Friday’s Mortgage REIT Flash Crash

Last Friday (7/29/11) morning, the US equity market experienced a multi-stock flash crash in the mortgage REIT sector. Stocks in major mortgage REITs (NLY, HTS, CMO, IVR, ANH, AGNC) collapsed over 10% in just a few minutes. And then as quickly as they fell, they all rebounded in the next few minutes. Since the headlines coming out of DC have been fast and furious, this event received little notice in the media. We also realize that there was some major events in the mortgage REIT market that have taken place recently including the fact that S&P would not rate a Goldman/Citi CMBS deal  Read WSJ article here The one or two reporters that happened to notice the roller coaster ride in the mortgage REIT sector blamed it on bigger issues and not the fact that the US equity market structure is badly damaged. Here is how Bloomberg explained Friday mornings events Read Bloomberg article here

“Real estate investment trusts that buy mortgage debt tumbled, adding to their biggest weekly loss in more than a year, on concern the markets that finance them will be roiled if the U.S. government defaults on its debt…The companies fell as the cost of overnight repurchase agreement, or repo, financing for government-backed mortgage securities jumped 9 basis points to 20 basis points as of 12:21 p.m., the highest since Jan. 19…”It’s just an equity market event,” Kenneth A. Steele, chief financial officer at Winston-Salem, North Carolina-based Hatteras”

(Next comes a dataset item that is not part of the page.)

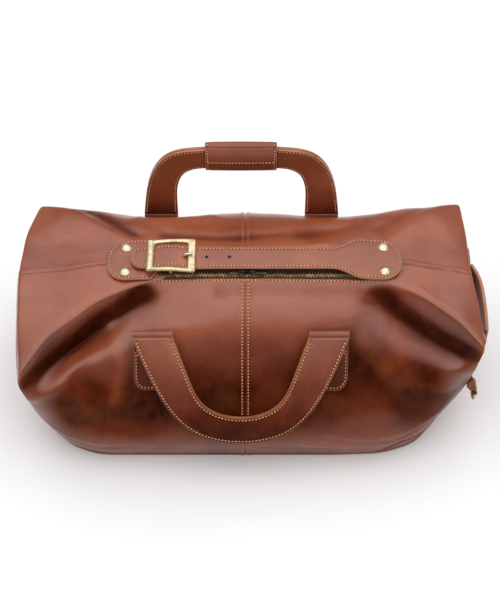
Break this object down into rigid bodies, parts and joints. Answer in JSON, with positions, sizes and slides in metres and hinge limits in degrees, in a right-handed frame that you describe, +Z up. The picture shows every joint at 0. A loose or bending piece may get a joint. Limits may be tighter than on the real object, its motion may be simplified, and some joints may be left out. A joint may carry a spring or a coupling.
{
  "type": "duffel bag",
  "caption": "Leather duffel bag with folded-in ends, a top zip under a buckled closure strap, carry handles with a wrapped grip and an end grab handle.",
  "frame": {"origin": "centre of the base, on the surface the bag stands on", "axes": "+Z up, front towards -Y, end grab handle towards +X"},
  "size_m": [0.5372, 0.2768, 0.278],
  "materials": {
    "body_leather": "polished chestnut leather",
    "strap_leather": "polished chestnut leather with stitched edges",
    "lining_cloth": "brown cotton",
    "board": "stiff board",
    "zip_tape": "dark brown woven tape",
    "zip_brass": "antique",
    "antique_brass": "antique, satin"
  },
  "bodies": {
    "root": {"front_panel_left": "body_leather", "front_panel_right": "body_leather", "back_panel_left": "body_leather", "back_panel_right": "body_leather", "left_gusset_front": "body_leather", "left_gusset_back": "body_leather", "right_gusset_front": "body_leather", "right_gusset_back": "body_leather", "base_panel": "body_leather", "base_board": "board", "lining_front": "lining_cloth", "lining_back": "lining_cloth", "lining_left_end": "lining_cloth", "lining_right_end": "lining_cloth", "lining_base": "lining_cloth", "zip_tape_front": "zip_tape", "zip_tape_back": "zip_tape", "zip_teeth_front": "zip_brass", "zip_teeth_back": "zip_brass", "zip_stops": "zip_brass", "left_tab": "strap_leather", "buckle_chape": "strap_leather", "buckle_frame": "antique_brass", "buckle_bar": "antique_brass", "closure_strap": "strap_leather", "left_tab_rivets": "antique_brass", "right_tab_rivets": "antique_brass", "front_handle_patch_left": "strap_leather", "front_handle_patch_right": "strap_leather", "rear_handle_patch_left": "strap_leather", "rear_handle_patch_right": "strap_leather", "end_handle_anchor_front": "strap_leather", "end_handle_anchor_back": "strap_leather", "ring_tab_left": "strap_leather", "ring_tab_right": "strap_leather"},
    "front_handle": {"front_handle_outer_ply": "strap_leather", "front_handle_inner_ply": "strap_leather"},
    "rear_handle": {"rear_handle_outer_ply": "strap_leather", "rear_handle_inner_ply": "strap_leather", "handle_wrap": "strap_leather", "wrap_snaps": "antique_brass"},
    "grip_flap": {"wrap_flap": "strap_leather"},
    "end_handle": {"end_handle": "strap_leather"},
    "zip_slider_left": {"zip_slider_left": "zip_brass"},
    "zip_slider_right": {"zip_slider_right": "zip_brass"},
    "zip_pull_left": {"zip_pull_left": "zip_brass"},
    "zip_pull_right": {"zip_pull_right": "zip_brass"},
    "buckle_prong": {"buckle_prong": "antique_brass"},
    "ring_left": {"d_ring_left": "antique_brass"},
    "ring_right": {"d_ring_right": "antique_brass"}
  },
  "joints": [
    {"name": "front_handle_fold", "type": "hinge", "parent": "root", "child": "front_handle", "pos_m": [-0.005, -0.075, 0.176], "axis": [-1, 0, 0], "range_deg": [0, 150]},
    {"name": "rear_handle_fold", "type": "hinge", "parent": "root", "child": "rear_handle", "pos_m": [-0.005, 0.113, 0.16], "axis": [-1, 0, 0], "range_deg": [-20, 140]},
    {"name": "wrap_flap_hinge", "type": "hinge", "parent": "rear_handle", "child": "grip_flap", "pos_m": [-0.005, 0.1054, 0.275], "axis": [-1, 0, 0], "range_deg": [0, 110]},
    {"name": "end_handle_tilt", "type": "hinge", "parent": "root", "child": "end_handle", "pos_m": [0.264, -0.014, 0.15], "axis": [0, 1, 0], "range_deg": [-10, 10]},
    {"name": "zip_slider_left_travel", "type": "slide", "parent": "root", "child": "zip_slider_left", "axis": [-1, 0, 0], "range_m": [0, 0.05]},
    {"name": "zip_slider_right_travel", "type": "slide", "parent": "root", "child": "zip_slider_right", "axis": [1, 0, 0], "range_m": [0, 0.094]},
    {"name": "zip_pull_left_swing", "type": "hinge", "parent": "zip_slider_left", "child": "zip_pull_left", "pos_m": [-0.0026, -0.0132, 0.2071], "axis": [0, 1, 0], "range_deg": [0, 145]},
    {"name": "zip_pull_right_swing", "type": "hinge", "parent": "zip_slider_right", "child": "zip_pull_right", "pos_m": [0.0074, -0.0132, 0.2071], "axis": [0, -1, 0], "range_deg": [0, 145]},
    {"name": "buckle_prong_lift", "type": "hinge", "parent": "root", "child": "buckle_prong", "pos_m": [-0.0815, 0.006, 0.2096], "axis": [0, -1, 0], "range_deg": [0, 20]},
    {"name": "ring_left_swing", "type": "hinge", "parent": "root", "child": "ring_left", "pos_m": [-0.2567, 0.066, 0.062], "axis": [0, 1, 0], "range_deg": [0, 100]},
    {"name": "ring_right_swing", "type": "hinge", "parent": "root", "child": "ring_right", "pos_m": [0.2613, -0.066, 0.062], "axis": [0, -1, 0], "range_deg": [0, 100]}
  ]
}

Whoa! Stop the presses. What did Kenneth Steele, the CFO from Hatteras, just say, “It’s just an equity market event.” Right you are Mr. Steele, it was just an equity market event and let’s take a closer look as to what happened.

The mortgage REIT sector ride on Friday morning reminded us alot of May 6th. In both cases, major events were taking place and the market mood was nervous. In the case of May 6th, the SEC/CFTC joint committee reported that a large order had entered the market in the e-minis and then a sequence of events led to the flash crash. Those events included HFT market makers shutting down their systems and internalizers not accepting orders and instead shifting them to the publicly displayed exchange market. With these two sources of “liquidity” out of the market, the market spiraled down as “hot potato” volume chased prices lower and lower. The mortgage REIT sector appeared to exhibit these same traits last Friday.

Due to its tight spreads and low volatility, the mortgage REIT sector is usually easy pickings for HFT rebate traders. These rebate traders usually are happy just collecting their exchange provided liquidity rebates and don’t even need to make a trading profit. They dominate the volume in these types of stocks. They also skew the average daily volume in these types of stocks and this could be extremely damaging to a real seller looking to exit a position. Nothing ruins a highly leveraged, rebate traders day more than a real order in a stock. They will run faster than cockroaches when a light is turned on once they sense a real order. This is exactly what appeared to happen on Friday in this sector. We are still investigating what type of order entered the market and how large it was but the damaging effects were felt across the sector.

Investors who felt safe placing stop limit orders 10% below the market were quickly stopped out on Friday (by the way, no circuit breakers were activated since none of these stocks are in the Phase 1 part of the current single stock circuit breaker system). Our markets today are no longer driven by rational thought processes. They have been hijacked by machines who just follow their programmers instructions. In this case, the machine was instructed to sell and left a mile-wide path of destruction. After looking at these events, do you really believe that a larger flash crash couldn’t happen again?